With this post, I begin blogging a book I will entitle Money Matters. When I finish, I hope that both you and I have a better understanding of money and free markets.
Economic systems operate in the context of markets. Without the exchange of goods and services that create markets, no economic system would exist. Learning about economic systems, or markets, should help us to operate more effectively within them. We don’t want to learn about markets in order to change the rules by which they function. Those” rules” have manifested from the interactions of millions of people over thousands of years. We cannot outsmart the distributed intelligence of all those individuals. We can, however, play the “game” and operate in the market more effectively, if we know the rules.
If you want to become proficient at chess, you first learn the rules of play. You then develop strategies, within those rules, for “winning” the game. The same holds true of the “game” of markets.
Most exchanges involve the use of money. Understanding markets, therefore, requires understanding the meaning of “money,” its role in markets, its source of value, its measure of value, and the operation of the banking system that handles money transactions.
In other words, Money Matters.
But, most people do not understand the most important aspects of money. You might say they are like the novice chess player who doesn’t know how to distinguish the chess pieces. Reading the rules does no good for developing a strategy. In his ignorance about a fundamental element of the game he misinterprets the rules of the game, or, worse yet, he starts making up his own rules.

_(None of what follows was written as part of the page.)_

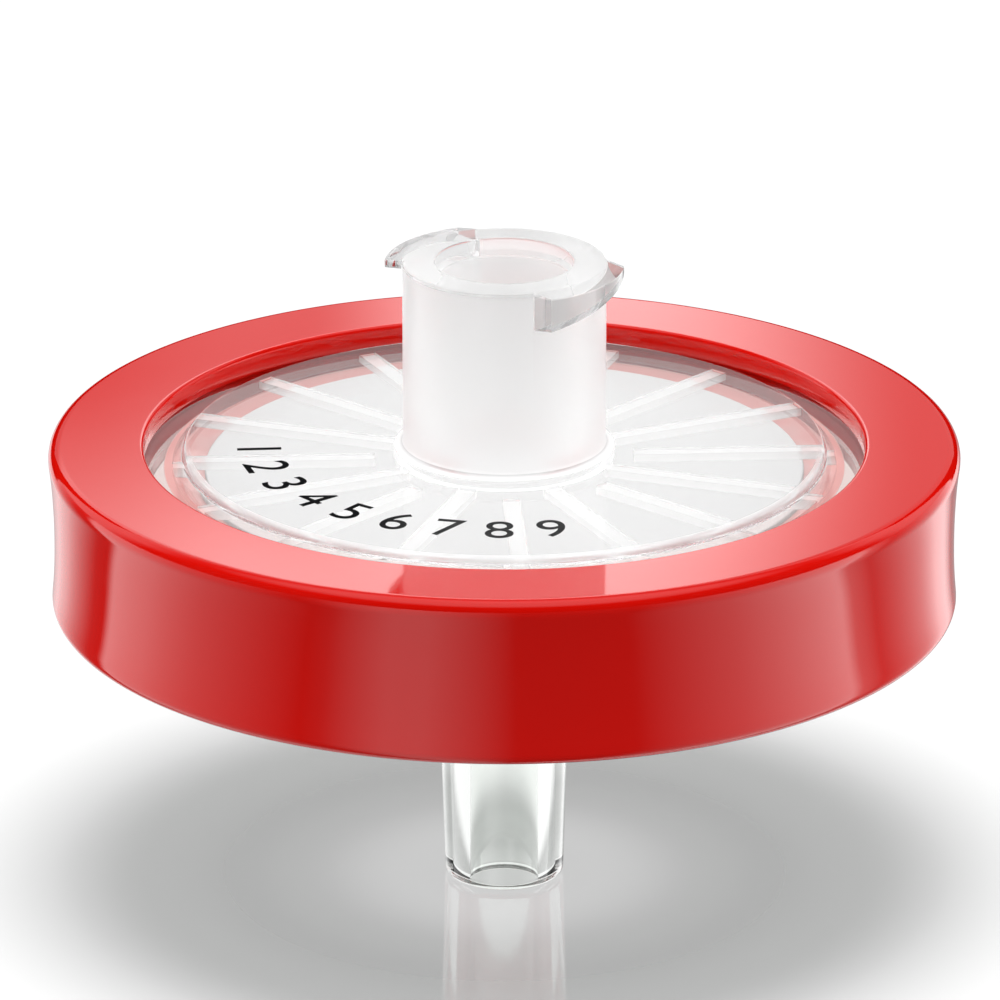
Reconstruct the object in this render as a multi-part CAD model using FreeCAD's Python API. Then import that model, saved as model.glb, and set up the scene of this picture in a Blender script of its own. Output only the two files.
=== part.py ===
import FreeCAD, Part
import math
import os

# Syringe filter: two clear mouldings with a filter disc between them, held by a ring moulded over their
# rims. Millimetres. The origin is the middle of the outlet's end face, and +Z runs up the flow axis.

# Heights
outlet_reach = 9.75          # outlet end face to the ring's underside
ring_height = 5.55
inlet_rise = 6.2             # ring's top face to the inlet's mouth

# Ring
ring_diameter = 30.0         # over the bead at its top edge
foot_diameter = 29.84        # at its lower edge
top_edge_radius = 0.52
foot_bevel = 0.28
hollow_radius = 24.0         # of the shallow hollow in the outer wall, between its two edges
window_diameter = 23.66      # clear opening inside the lips
upper_lip_thickness = 1.45   # ring's top face to the housings' rims
lower_lip_thickness = 1.3    # housings' rims to the ring's underside
lip_bevel = 0.14
rim_diameter = 26.4          # housings' rims inside the ring

# Window plate of the inlet housing
window_drop = 0.42           # ring's top face to the outer land of the plate
plateau_rise = 0.27          # raised middle of the plate over that land
plateau_diameter = 21.1
plateau_bevel = 0.2
plate_thickness = 1.2
chamber_diameter = 21.7
chamber_gap = 0.35           # plate's underside to the disc

# Ribs under the window plate
rib_count = 16
rib_width = 0.59
rib_clearance = 0.05         # rib to the disc
long_rib_start = 3.5         # radius where every other rib begins
short_rib_start = 4.24
rib_turn = 3.0               # degrees from +X to the first short rib

# Filter disc
disc_diameter = 19.66
disc_thickness = 0.2

# Inlet: female lock fitting
taper = 0.06                 # change of diameter with length, both fittings
lead_in_diameter = 4.56      # parallel land at the mouth
lead_in_depth = 0.4
socket_diameter = 4.3        # top of the socket's taper
socket_start = 0.55          # mouth to the top of the taper
barrel_diameter = 6.66
barrel_edge_bevel = 0.07
barrel_foot_bevel = 0.15

# Ears of the inlet: two starts of a right-hand thread
ear_span = 7.83              # across both ears
ear_width = 4.06             # across one ear, along the barrel's side
ear_turn = -36.0             # degrees from +X to the middle of the first ear
ear_depth = 1.22             # at its thick end
ear_top_fall = 0.1           # ear's top face, from the barrel out to its crest
thread_lead = 5.0
ear_root = 0.45              # how deep an ear is rooted in the barrel's wall

# Outlet housing
drain_diameter = 18.4
drain_depth = 0.4
floor_thickness = 1.1
well_diameter = 21.2         # hollow of the underside
land_rise = 0.45             # ring's underside to the rim around that hollow
funnel_diameter = 4.2
funnel_depth = 0.6
support_count = 20           # support ribs, every other one short
support_width = 0.5
support_short_start = 4.6

# Outlet: male slip fitting
tip_diameter = 3.93          # at the end face
taper_length = 9.0
tip_bevel = 0.18
outlet_bore = 2.15
collar_diameter = 6.4
collar_depth = 1.0

# Levels
ring_top = outlet_reach + ring_height
mouth_level = ring_top + inlet_rise
land_level = ring_top - window_drop
plate_top = land_level + plateau_rise
ceiling = plate_top - plate_thickness
disc_top = ceiling - chamber_gap
parting = disc_top - disc_thickness
upper_rim = ring_top - upper_lip_thickness
lower_rim = outlet_reach + lower_lip_thickness
drain_floor = parting - drain_depth
well_ceiling = drain_floor - floor_thickness

# Radii
ring_radius = ring_diameter / 2
window_radius = window_diameter / 2
rim_radius = rim_diameter / 2
barrel_radius = barrel_diameter / 2


def point(r, z):
    return FreeCAD.Vector(r, 0, z)


def towards(start, end, distance):
    return start + (end - start).normalize() * distance


# Shorter arc between two points at one distance from its centre.
def arc_about(centre, start, end):
    half_way = (start - centre) + (end - centre)
    return Part.Arc(start, centre + half_way.normalize() * (start - centre).Length, end).toShape()


# The outer of the two points that lie at the given distances from two others.
def outer_meeting(first, first_distance, second, second_distance):
    apart = (second - first).Length
    along = (first_distance ** 2 - second_distance ** 2 + apart ** 2) / (2 * apart)
    out = math.sqrt(first_distance ** 2 - along ** 2)
    direction = (second - first).normalize()
    return first + direction * along + point(-direction.z, direction.x) * out


# Closed outline through a list of (radius, level, bevel). A bevel is cut equally far along both sides.
def bevelled_outline(corners):
    path = []
    for i, (r, z, bevel) in enumerate(corners):
        corner = point(r, z)
        if bevel == 0:
            path.append(corner)
            continue
        path.append(towards(corner, point(*corners[i - 1][:2]), bevel))
        path.append(towards(corner, point(*corners[(i + 1) % len(corners)][:2]), bevel))
    return Part.makePolygon(path + path[:1]).Edges


def turned(edges):
    face = Part.Face(Part.Wire(Part.__sortEdges__(edges)))
    return face.revolve(FreeCAD.Vector(0, 0, 0), FreeCAD.Vector(0, 0, 1), 360)


# Straight bar along +X from one radius to another, turned about the axis.
def radial_bar(start, end, width, bottom, top, angle):
    bar = Part.makeBox(end - start, width, top - bottom, FreeCAD.Vector(start, -width / 2, bottom))
    bar.rotate(FreeCAD.Vector(0, 0, 0), FreeCAD.Vector(0, 0, 1), angle)
    return bar


# Ribs all round, every other one starting further out.
def rib_set(count, starts, end, width, bottom, top, turn):
    ribs = []
    for i in range(count):
        start = starts[i % 2]
        ribs.append(radial_bar(start, end, width, bottom, top, turn + i * 360 / count))
    return ribs


# One ear: a length of thread, trimmed to a bar across the barrel and to the crest, its top face falling
# outwards. Its underside climbs with the thread, so the ear is deepest where a collar first meets it.
def inlet_ear(angle):
    crest = ear_span / 2
    root = barrel_radius - ear_root
    reach = math.degrees(math.asin(ear_width / 2 / root))
    depth_at_start = ear_depth + thread_lead * (reach - math.degrees(math.asin(ear_width / 2 / crest))) / 360
    helix = Part.makeHelix(thread_lead, thread_lead * 2 * reach / 360, root)
    section = Part.makePolygon([
        point(root, 0),
        point(crest * 1.1, 0),
        point(crest * 1.1, 2 * ear_depth),
        point(root, 2 * ear_depth),
        point(root, 0),
    ])
    thread = Part.Wire(helix.Edges).makePipeShell([section], True, True)
    thread.rotate(FreeCAD.Vector(0, 0, 0), FreeCAD.Vector(0, 0, 1), -reach)
    thread.translate(FreeCAD.Vector(0, 0, mouth_level - depth_at_start))
    bar = radial_bar(0, ear_span, ear_width, mouth_level - 3 * ear_depth, mouth_level, 0)
    envelope = turned(bevelled_outline([
        (0, mouth_level - 3 * ear_depth, 0),
        (crest, mouth_level - 3 * ear_depth, 0),
        (crest, mouth_level - ear_top_fall, 0),
        (barrel_radius, mouth_level, 0),
        (0, mouth_level, 0),
    ]))
    ear = thread.common(bar).common(envelope)
    ear.rotate(FreeCAD.Vector(0, 0, 0), FreeCAD.Vector(0, 0, 1), angle)
    return ear


# Top moulding: window plate with its rim, the inlet barrel with its tapered bore, ears and ribs.
def inlet_housing():
    lead_in_radius = lead_in_diameter / 2
    socket_top = mouth_level - socket_start
    socket_foot = socket_diameter / 2 - taper / 2 * (socket_top - ceiling)
    plateau_radius = plateau_diameter / 2
    body = turned(bevelled_outline([
        (socket_foot, ceiling, 0),
        (socket_diameter / 2, socket_top, 0),
        (lead_in_radius, mouth_level - lead_in_depth, 0),
        (lead_in_radius, mouth_level, 0),
        (barrel_radius, mouth_level, barrel_edge_bevel),
        (barrel_radius, plate_top, barrel_foot_bevel),
        (plateau_radius, plate_top, plateau_bevel),
        (plateau_radius, land_level, 0),
        (window_radius, land_level, 0),
        (window_radius, upper_rim, 0),
        (rim_radius, upper_rim, 0),
        (rim_radius, parting, 0),
        (chamber_diameter / 2, parting, 0),
        (chamber_diameter / 2, ceiling, 0),
    ]))
    ribs = rib_set(
        rib_count,
        (short_rib_start, long_rib_start),
        chamber_diameter / 2 + rib_width / 2,
        rib_width,
        disc_top + rib_clearance,
        ceiling + plate_thickness / 2,
        rib_turn,
    )
    ears = [inlet_ear(ear_turn), inlet_ear(ear_turn + 180)]
    return body.multiFuse(ribs + ears).removeSplitter()


def membrane():
    return Part.makeCylinder(disc_diameter / 2, disc_thickness, FreeCAD.Vector(0, 0, parting))


# Bottom moulding: dished plate with its rim, support ribs in the drain, collar and tapered outlet.
def outlet_housing():
    tip_radius = tip_diameter / 2
    stem_radius = tip_radius + taper / 2 * taper_length
    bore_radius = outlet_bore / 2
    body = turned(bevelled_outline([
        (bore_radius, 0, 0),
        (tip_radius, 0, tip_bevel),
        (stem_radius, taper_length, 0),
        (stem_radius, well_ceiling - collar_depth, 0),
        (collar_diameter / 2, well_ceiling, 0),
        (well_diameter / 2, well_ceiling, 0),
        (well_diameter / 2, outlet_reach + land_rise, 0),
        (window_radius, outlet_reach + land_rise, 0),
        (window_radius, lower_rim, 0),
        (rim_radius, lower_rim, 0),
        (rim_radius, parting, 0),
        (drain_diameter / 2, parting, 0),
        (drain_diameter / 2, drain_floor, 0),
        (funnel_diameter / 2, drain_floor, 0),
        (bore_radius, drain_floor - funnel_depth, 0),
    ]))
    supports = rib_set(
        support_count,
        (funnel_diameter / 2, support_short_start),
        drain_diameter / 2 + support_width / 2,
        support_width,
        drain_floor - floor_thickness / 2,
        parting,
        rib_turn,
    )
    return body.multiFuse(supports).removeSplitter()


# Ring moulded over both rims: a channel section with two lips. The shallow hollow in its outer wall runs
# tangent into the bead at the top edge.
def seal_ring():
    top_centre = point(ring_radius - top_edge_radius, ring_top - top_edge_radius)
    foot_edge = point(foot_diameter / 2, outlet_reach + foot_bevel)
    hollow_centre = outer_meeting(top_centre, top_edge_radius + hollow_radius, foot_edge, hollow_radius)
    top_start = top_centre + point(0, top_edge_radius)
    top_end = towards(top_centre, hollow_centre, top_edge_radius)
    channel = Part.makePolygon([
        foot_edge,
        foot_edge - point(foot_bevel, foot_bevel),
        point(window_radius, outlet_reach),
        point(window_radius, lower_rim),
        point(rim_radius, lower_rim),
        point(rim_radius, upper_rim),
        point(window_radius, upper_rim),
        point(window_radius, ring_top - lip_bevel),
        point(window_radius + lip_bevel, ring_top),
        top_start,
    ])
    return turned(channel.Edges + [
        arc_about(top_centre, top_start, top_end),
        arc_about(hollow_centre, top_end, foot_edge),
    ])


os.makedirs("parts", exist_ok=True)
for piece in (inlet_housing, membrane, outlet_housing, seal_ring):
    shape = piece()
    shape.exportStep(f"parts/{piece.__name__}.step")
    print(piece.__name__, shape.isValid(), len(shape.Solids), round(shape.Volume, 2))
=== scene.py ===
import math
import bpy
import bmesh
from mathutils import Matrix, Vector


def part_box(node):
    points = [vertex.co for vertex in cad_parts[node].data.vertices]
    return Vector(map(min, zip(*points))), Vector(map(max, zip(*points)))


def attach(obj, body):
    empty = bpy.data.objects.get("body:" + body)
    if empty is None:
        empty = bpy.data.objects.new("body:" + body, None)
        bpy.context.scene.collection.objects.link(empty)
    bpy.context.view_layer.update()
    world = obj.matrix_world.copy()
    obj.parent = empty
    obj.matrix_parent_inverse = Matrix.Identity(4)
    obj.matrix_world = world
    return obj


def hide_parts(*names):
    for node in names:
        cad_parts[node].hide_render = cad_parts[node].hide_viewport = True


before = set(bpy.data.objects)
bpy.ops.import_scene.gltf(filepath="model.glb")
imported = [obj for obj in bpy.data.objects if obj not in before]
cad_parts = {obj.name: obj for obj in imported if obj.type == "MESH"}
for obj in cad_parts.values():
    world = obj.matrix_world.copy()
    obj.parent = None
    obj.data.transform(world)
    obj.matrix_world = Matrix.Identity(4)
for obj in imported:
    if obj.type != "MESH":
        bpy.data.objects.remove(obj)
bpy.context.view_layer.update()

ringLow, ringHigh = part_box("seal_ring")
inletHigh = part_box("inlet_housing")[1]
discLow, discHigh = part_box("membrane")
outletLow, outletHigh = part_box("outlet_housing")

ringTop = ringHigh.z
ringFoot = ringLow.z
mouth = inletHigh.z
parting = outletHigh.z      # where the two housings meet
endFace = outletLow.z
rimRadius = inletHigh.x

turn = {
    "steps": 256,         # round a full turn
    "sharpAngle": 32,     # degrees, above which an edge shades hard
    "weld": 0.0000005,    # points closer than this become one
    "hair": 0.00001,      # moulded-on faces sink this far into the clear plastic, so that no air shows between
    "edgeRound": 0.00008,    # small round on a step's edge
    # rounding above which an edge gets so many segments
    "segments": [(0.001, 14), (0.0003, 8), (0, 4)],
}


# Mesh helpers

def finishedMesh(bm, name, material, smooth=True):
    bmesh.ops.remove_doubles(bm, verts=bm.verts, dist=turn["weld"])
    bmesh.ops.recalc_face_normals(bm, faces=bm.faces)
    mesh = bpy.data.meshes.new(name)
    bm.to_mesh(mesh)
    bm.free()
    obj = bpy.data.objects.new(name, mesh)
    bpy.context.scene.collection.objects.link(obj)
    mesh.materials.append(material)
    smoothShaded(obj, smooth)
    return obj


def smoothShaded(obj, smooth=True):
    for poly in obj.data.polygons:
        poly.use_smooth = smooth
    if smooth:
        obj.data.set_sharp_from_angle(angle=math.radians(turn["sharpAngle"]))
        flats = obj.modifiers.new("flats", "WEIGHTED_NORMAL")
        flats.mode = "FACE_AREA"      # wide flats stay flat beside their small rounds
        flats.weight = 100
        flats.keep_sharp = True


def roundSegments(rounding):
    return next(count for limit, count in turn["segments"] if rounding > limit)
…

If I have not stretched the chess analogy too far, I mean to convey the idea that people don’t understand markets when they don’t understand money. Because of this lack of understanding, they misinterpret the “rules” of markets. Based on their misunderstanding of markets they attempt to write new rules. Changing the rules does not improve the game. It changes it.
Free markets, unlike chess, do not have winners and losers. All free market players win.
It concerns me that, because people do not understand money, they don’t understand markets. As a result, they operate in markets by unrealistic rules that create winners and losers, instead of just winners. -For that reason, I have decided to blog a book that I will title Money Matters.
I base this book on the premise that: you cannot understand modern markets if you don’t understand money. The real focus of this book will be markets, not money. I will clear away many misunderstands about markets by refuting some of the false assumptions that people have about money and the banking system. Since money exists as an integral part of the market system, I will explain money in terms of market principles and theories. In the end, I want readers, and me, to understand markets and money in a way in which we can make them understandable to friends and acquaintances.
This book represents a work in progress. I strive for clarity and accuracy. If you have the basics of an idea, you will have the tools with which to learn the details.
Please help me, with comments and questions, to improve this book as I move along. I will respond to all comment by either:
- editing existing posts, or writing new ones, if the comments are general, or
- responding in the comments, if the comments are specific for you.
I will also post this preface on the About Money Matters page.